(Scripts that build objects)
■ ■ ■ ■ ■
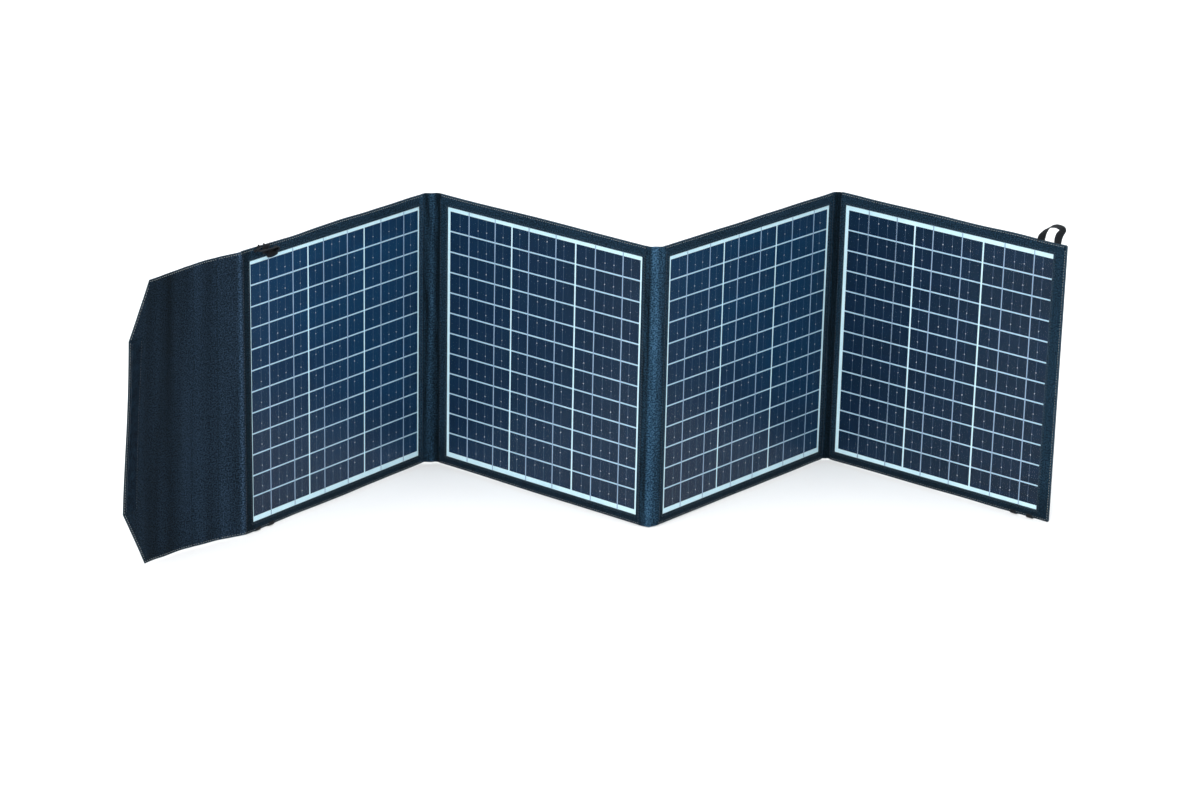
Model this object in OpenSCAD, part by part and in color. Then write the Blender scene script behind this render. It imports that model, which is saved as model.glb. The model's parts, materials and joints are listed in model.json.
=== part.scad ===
// Folding solar panel: four panels on fabric hinges, with a closing flap.
// It stands in a zigzag on its lower edge. +Z is up, the cells face -Y, all sizes are in millimetres.

/* [Panels] */
// Width of the clear window over the cells
window_w = 326; // [280:1:360]
// Height of the clear window over the cells
window_h = 351; // [300:1:400]
// Fabric below the window
margin_bottom = 13.5; // [8:0.5:30]
// Fabric above the window
margin_top = 15.5; // [8:0.5:30]
// Thickness of a panel from cover to cover
panel_t = 5; // [4:0.5:8]
// Thickness of the fabric covers
fabric_t = 1; // [0.6:0.1:2]
// Height of the lower fabric edge above the ground
edge_lift = 1.5; // [1.5:0.1:6]
// Soft fabric left of the board of panel 1, where the gusset bends away
soft_edge = 14.5; // [5.5:0.5:18]

/* [Cells] */
// Width of one cell strip
cell_w = 104; // [90:0.5:106]
// Height of one cell strip
cell_h = 26.4; // [20:0.1:27]
// Gap between columns of cells
column_gap = 2.5; // [1:0.1:4]
// Gap between rows of cells
row_gap = 2; // [1:0.1:3]
// Columns in one panel
columns = 3; // [2:1:4]
// Rows in one panel
rows = 12; // [8:1:16]
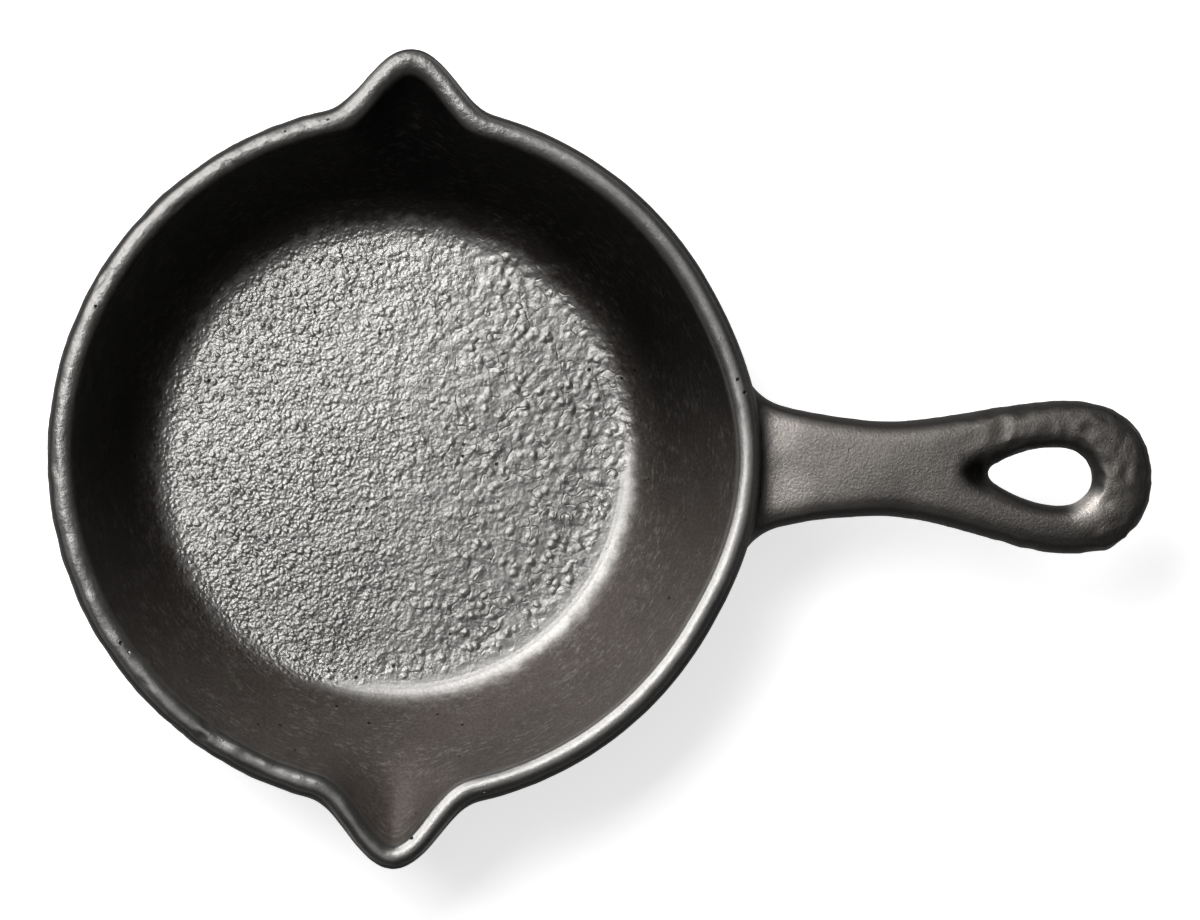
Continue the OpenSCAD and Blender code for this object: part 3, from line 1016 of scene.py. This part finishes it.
■ ■ ■ ■ ■
_Directions for this task_.
Write out the listing's lines exactly, from its first line through the line that contains "soft_edge = 14.5; // [5.5:0.5:18]", and stop there.

_Solution_.
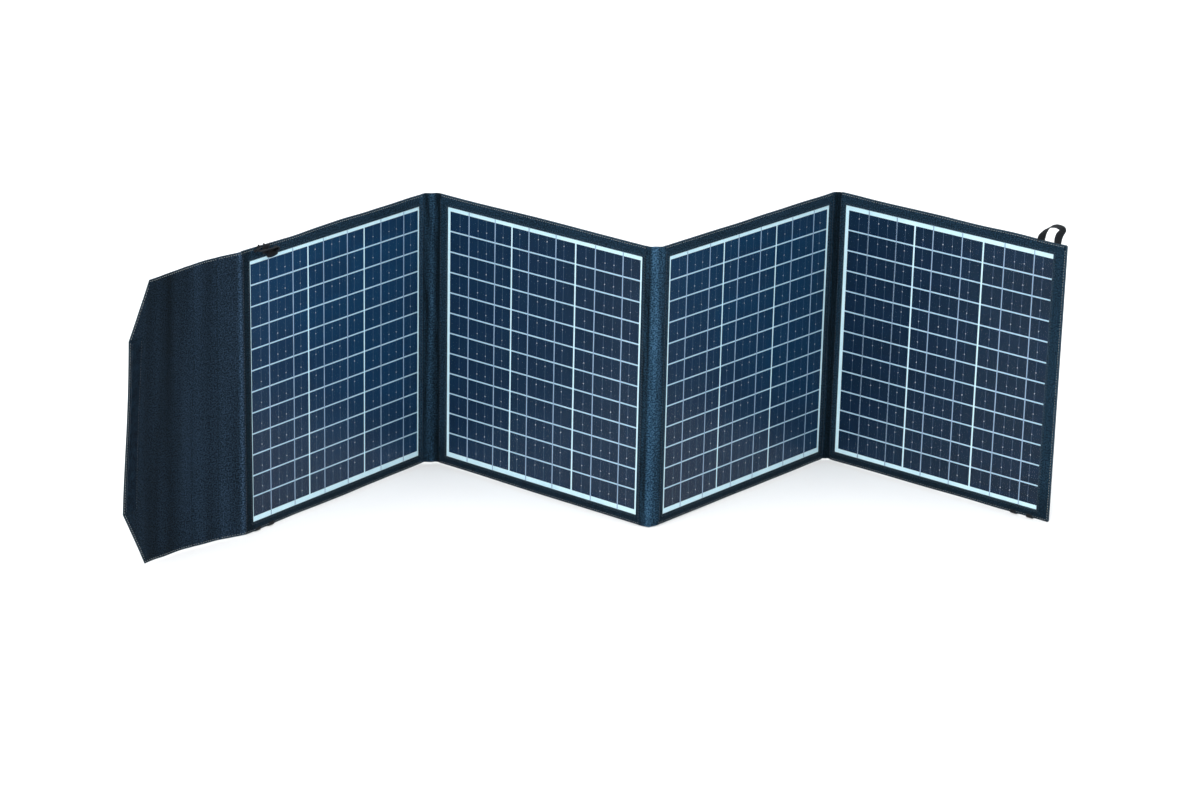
Model this object in OpenSCAD, part by part and in color. Then write the Blender scene script behind this render. It imports that model, which is saved as model.glb. The model's parts, materials and joints are listed in model.json.
=== part.scad ===
// Folding solar panel: four panels on fabric hinges, with a closing flap.
// It stands in a zigzag on its lower edge. +Z is up, the cells face -Y, all sizes are in millimetres.

/* [Panels] */
// Width of the clear window over the cells
window_w = 326; // [280:1:360]
// Height of the clear window over the cells
window_h = 351; // [300:1:400]
// Fabric below the window
margin_bottom = 13.5; // [8:0.5:30]
// Fabric above the window
margin_top = 15.5; // [8:0.5:30]
// Thickness of a panel from cover to cover
panel_t = 5; // [4:0.5:8]
// Thickness of the fabric covers
fabric_t = 1; // [0.6:0.1:2]
// Height of the lower fabric edge above the ground
edge_lift = 1.5; // [1.5:0.1:6]
// Soft fabric left of the board of panel 1, where the gusset bends away
soft_edge = 14.5; // [5.5:0.5:18]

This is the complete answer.